- [Problem statement]:
Begin at the line containing "Write the OpenSCAD" and stop at the line containing "from the middle."; copy those lines exactly, ends included, and nothing else.

(Raw records)
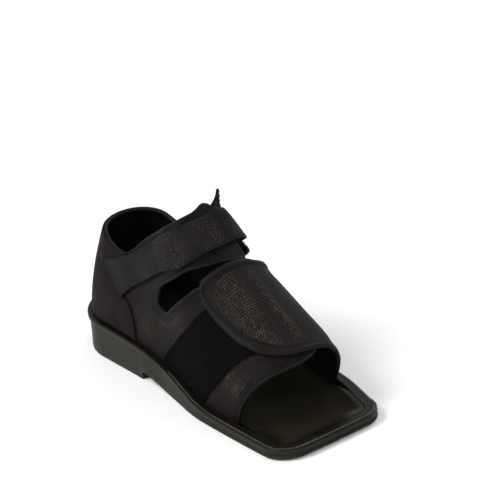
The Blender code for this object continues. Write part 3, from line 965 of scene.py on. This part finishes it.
# %% The rubber
def rubber(name, colour, light, rough, shine, edge=None):
    """Satin moulded rubber: a fine skin, slow tone and a few soft scuffs; edge is the colour of painted shade along a
    border.
    """
    shade, tree, bsdf = new_finish(name)
    tone = spread(tree, object_noise(tree, 18.0, 5.0), 0.3, 0.7, 0.0, 1.0)
    skin = object_noise(tree, 1400.0, 3.0)
    scuff = spread(tree, object_noise(tree, 240.0, 8.0), 0.60, 0.78, 0.0, 1.0)
    base = blend_colour(tree, tone, colour, light)
    base = blend_colour(tree, scuff, base, tuple(1.25 * v for v in light))
    # Painted shade: towards the border the colour falls to edge.
    if edge:
        base = blend_colour(tree, read_mask(tree, "inward"), edge, base)
    tree.links.new(base, bsdf.inputs["Base Color"])
    level = math_node(tree, "ADD", spread(tree, tone, 0.0, 1.0, rough, rough + 0.08), math_node(tree, "MULTIPLY", scuff, 0.12))
    tree.links.new(level, bsdf.inputs["Roughness"])
    bsdf.inputs["Specular IOR Level"].default_value = shine
    add_bump(tree, bsdf, skin, 0.00004)
    return shade


sole_rubber = rubber("sole_rubber", (0.0128, 0.0110, 0.0074), (0.0160, 0.0139, 0.0096), 0.44, 0.13)
rim_rubber = rubber("rim_rubber", (0.0032, 0.0026, 0.0018), (0.0050, 0.0041, 0.0030), 0.30, 0.15)
# Painted highlight: the ribs are the rim's dark rubber painted far lighter, as if each caught the light.
rib_highlight = rubber("rib_highlight", (0.0450, 0.0410, 0.0340), (0.0900, 0.0840, 0.0720), 0.22, 0.50)
# The footbed's edge colour is painted shade where the footbed meets the rim's wall.
well_foam = rubber("well_foam", (0.0130, 0.0108, 0.0064), (0.0165, 0.0140, 0.0086), 0.34, 0.20,
                   edge=(0.0034, 0.0027, 0.0018))
print("materials:", len(bpy.data.materials))

# %% [markdown]
# ## The sole
# A sole is poured into a mould, so it is one skin: bottom, side wall, rounded lip, flat rim and the well that
# takes the foot. A grid wraps round the plan as a ring, once for each level of the profile, and the two open
# ends are bridged from side to side. The tread bars under it are inset strips of that bottom.

# %% Lay out the plan of the sole
HEEL_STEPS = 26
BLOCK_STEPS = 12
SIDE_STEPS = 66
CORNER_STEPS = 12
FRONT_STEPS = 8


def toe_shift(x, y):
    """Forward shift of a plan point: the toe bows and its medial corner lies further back."""
    forward = min(max((x - BLOCK_END) / (LENGTH / 2 - BLOCK_END), 0), 1)
    across = 2 * y / BALL_WIDTH
    return (forward ** 6) * (TOE_BOW * (1 - across ** 2) - TOE_SKEW * (1 + across) / 2)


def half_ring(inset, side):
    """Plan points from the heel's back to the toe's middle, set in by inset(x)."""
    points = []
    radius = HEEL_RADIUS - inset(HEEL_CENTRE)
    for k in range(HEEL_STEPS):
        turn = math.pi / 2 * k / HEEL_STEPS
        points.append((HEEL_CENTRE - HEEL_STRETCH * radius * math.cos(turn), side * radius * math.sin(turn)))
    toe = LENGTH / 2 - TOE_BOW - inset(LENGTH / 2)
    corner = max(TOE_CORNER - inset(LENGTH / 2), 0.003)
    stations = list(np.linspace(HEEL_CENTRE, BLOCK_END, BLOCK_STEPS))
    stations += list(np.linspace(BLOCK_END + BREAST, toe - corner, SIDE_STEPS))
    for x in stations:
        points.append((x, side * (float(half_width(x, side)) - inset(x))))
    middle = abs(points[-1][1]) - corner
    for k in range(1, CORNER_STEPS + 1):
        turn = math.pi / 2 * k / CORNER_STEPS
        points.append((toe - corner + corner * math.sin(turn), side * (middle + corner * math.cos(turn))))
    for k in range(1, FRONT_STEPS + 1):
        points.append((toe, side * middle * (1 - k / FRONT_STEPS)))
    return [(x + toe_shift(x, y), y) for x, y in points]


def plan_ring(inset, height):
    """Closed loop round the sole: lateral half forwards, medial half back."""
    plan = half_ring(inset, -1) + half_ring(inset, 1)[-2:0:-1]
    return [(x, y, float(height(x))) for x, y in plan]


print("points round the sole:", len(plan_ring(lambda x: 0.0, rim_height)))


# %% Loft the levels of a moulded piece
def bottom_height(x):
    """Underside of the sole: flat heel block, lifted arch, flat ball and toe spring."""
    if x <= BLOCK_END + BREAST / 2:
        return 0.0
    arch = min((x - BLOCK_END) / ARCH_LENGTH, 1)
    spring = max((x - LENGTH / 2 + SPRING_LENGTH) / SPRING_LENGTH, 0)
    return ARCH_LIFT * (1 + math.cos(math.pi * arch)) / 2 + TOE_SPRING * spring ** 2


def loft_levels(levels):
    """A grid bent into rings, one for each level; returns the bmesh with both ends open."""
    rings = [plan_ring(inset, height) for inset, height in levels]
    count = len(rings[0])
    shape = bmesh.new()
    bmesh.ops.create_grid(shape, x_segments=len(rings) - 1, y_segments=count, size=0.5)
    for vert in shape.verts:
        level = round((vert.co.x + 0.5) * (len(rings) - 1))
        spot = round((vert.co.y + 0.5) * count)
        vert.co = rings[level][spot % count]
    bmesh.ops.remove_doubles(shape, verts=shape.verts[:], dist=1e-7)
    return shape, rings


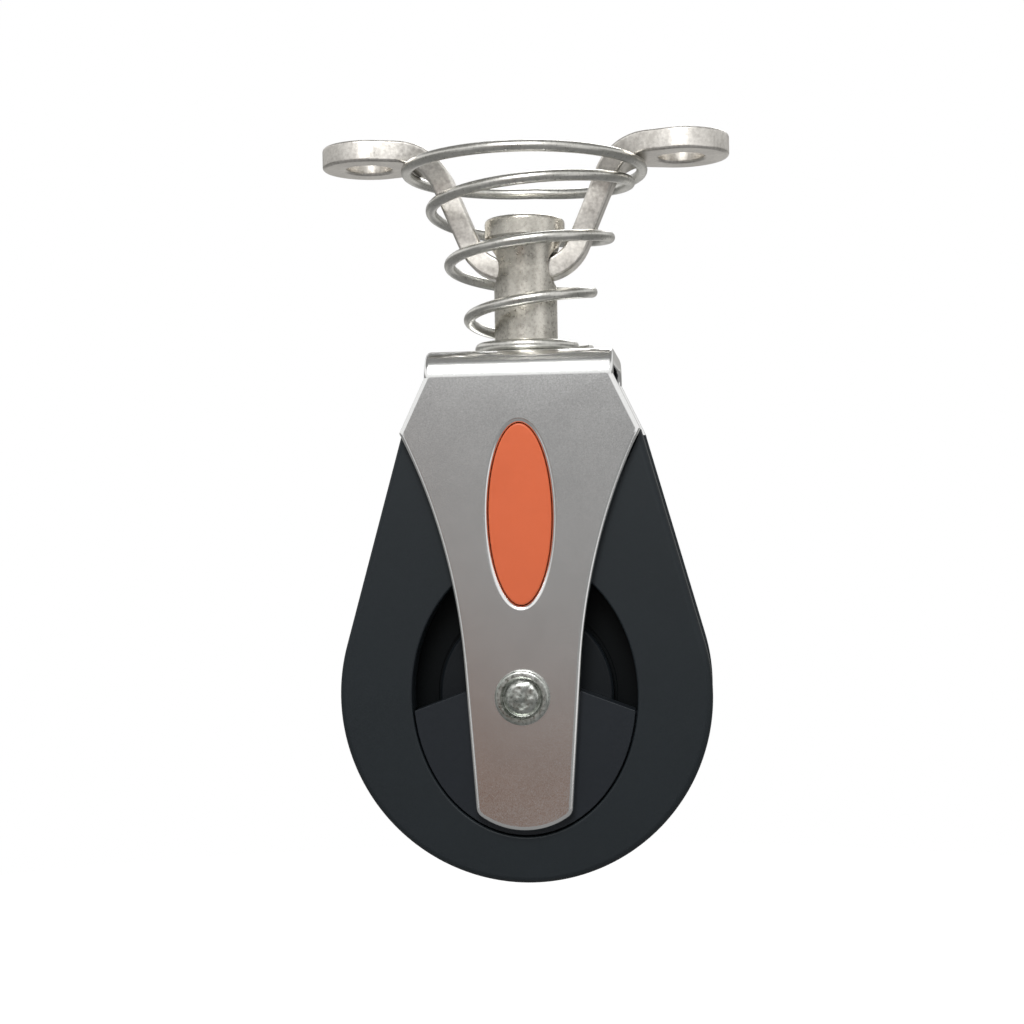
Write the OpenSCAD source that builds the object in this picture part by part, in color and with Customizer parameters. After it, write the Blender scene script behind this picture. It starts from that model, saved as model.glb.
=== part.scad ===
// Single sheave block on a sprung deck saddle.
// The saddle's deck face is z = 0 and the block hangs below it, facing -Y.
// Side pieces are drawn in the axle frame: x across, y up, z outwards from the middle.

/* [Deck saddle] */
// Spacing of the two deck screw holes
hole_pitch = 38.5; // [37:0.5:42]
// Diameter of a deck screw hole
hole_d = 5.6; // [4.3:0.1:6.3]
// Diameter of each round foot
foot_d = 11.5; // [10.5:0.1:12.5]
// Thickness of the saddle's flat bar
bar_t = 2.6; // [2.2:0.1:2.9]
// Width of the bar where it passes through the post
bow_w = 3.4; // [2.8:0.1:3.8]
// Half length of the straight bottom of the bow
bow_flat = 2; // [1.5:0.1:2.5]
// Outer bend radius of the bow
bow_r = 6.3; // [5.8:0.1:6.8]
// Lean of the saddle arms from upright, in degrees
arm_lean = 23; // [19:1:26]
// Depth of the bow's lowest face below the deck
bow_drop = 17; // [16:0.1:19]
// Bend radius under each foot
foot_bend = 4.2; // [3.6:0.1:4.8]
// Distance from the middle at which the bar starts to widen
neck_x = 8; // [6:0.5:9]

/* [Swivel post] */
// Diameter of the post's head
head_d = 9.8; // [9.2:0.1:10.2]
// Thickness of the head
head_t = 2.3; // [2:0.1:2.6]
// Rounding of the head's edge
head_round = 0.55; // [0.3:0.05:0.7]
// Thickness of metal between the eye and the head's upright side
crown_t = 1.2; // [0.6:0.1:1.8]
// Diameter of the post's shank
shank_d = 7.7; // [7.2:0.1:8]
// Diameter of the post's foot where it meets the strap
post_base_d = 8.3; // [8.2:0.1:8.6]
// Height of the flare above the strap
flare_h = 1.8; // [1:0.1:2.5]
// Height of the taper from the head down to the shank
neck_h = 4; // [3:0.1:5]
// Free play of the bow in the eye, up and down
eye_play = 0.1; // [0.05:0.05:0.6]
// Height of the eye's centre above the strap
eye_height = 10.7; // [9.8:0.1:11.6]
// Diameter of the turned pin under the post
pin_d = 6; // [5:0.1:6.4]
// Diameter of the peened end of the pin
peen_d = 7.6; // [7.2:0.1:8.2]
// Thickness of the peened end
peen_t = 1; // [0.8:0.1:1.2]
// Diameter of the two washers under the strap
washer_d = 9; // [8.6:0.1:9.4]
// Thickness of the plastic thrust washer
thrust_t = 1; // [0.6:0.1:1.2]
// Thickness of the steel washer
washer_t = 1.2; // [0.8:0.1:1.3]

/* [Stand-up spring] */
// Diameter of the spring wire
wire_d = 1.35; // [1.1:0.05:1.35]
// Distance of the top turn's wire inside the end of each foot's bend
foot_tuck = 0.6; // [0:0.1:0.8]
// Gap between the narrowest turn and the post
post_gap = 0.48; // [0.4:0.02:0.8]
// Gap between the wire's cut end and the turn inside it
tip_gap = 0.85; // [0.8:0.05:1.2]

/* [Strap] */
// Thickness of the strap
strap_t = 1.5; // [1.2:0.1:1.8]
// Half width of the strap across its top
strap_top_hw = 11.1; // [10.5:0.1:11.8]
// Half width of the strap at its shoulders
shoulder_hw = 14.15; // [13.6:0.05:14.6]
// Height of the shoulders above the axle
shoulder_z = 31; // [29.5:0.5:32]
// Half width of the strap at its waist
waist_hw = 6.95; // [6.5:0.05:7.6]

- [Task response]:
Write the OpenSCAD source that builds the object in this picture part by part, in color and with Customizer parameters. After it, write the Blender scene script behind this picture. It starts from that model, saved as model.glb.
=== part.scad ===
// Single sheave block on a sprung deck saddle.
// The saddle's deck face is z = 0 and the block hangs below it, facing -Y.
// Side pieces are drawn in the axle frame: x across, y up, z outwards from the middle.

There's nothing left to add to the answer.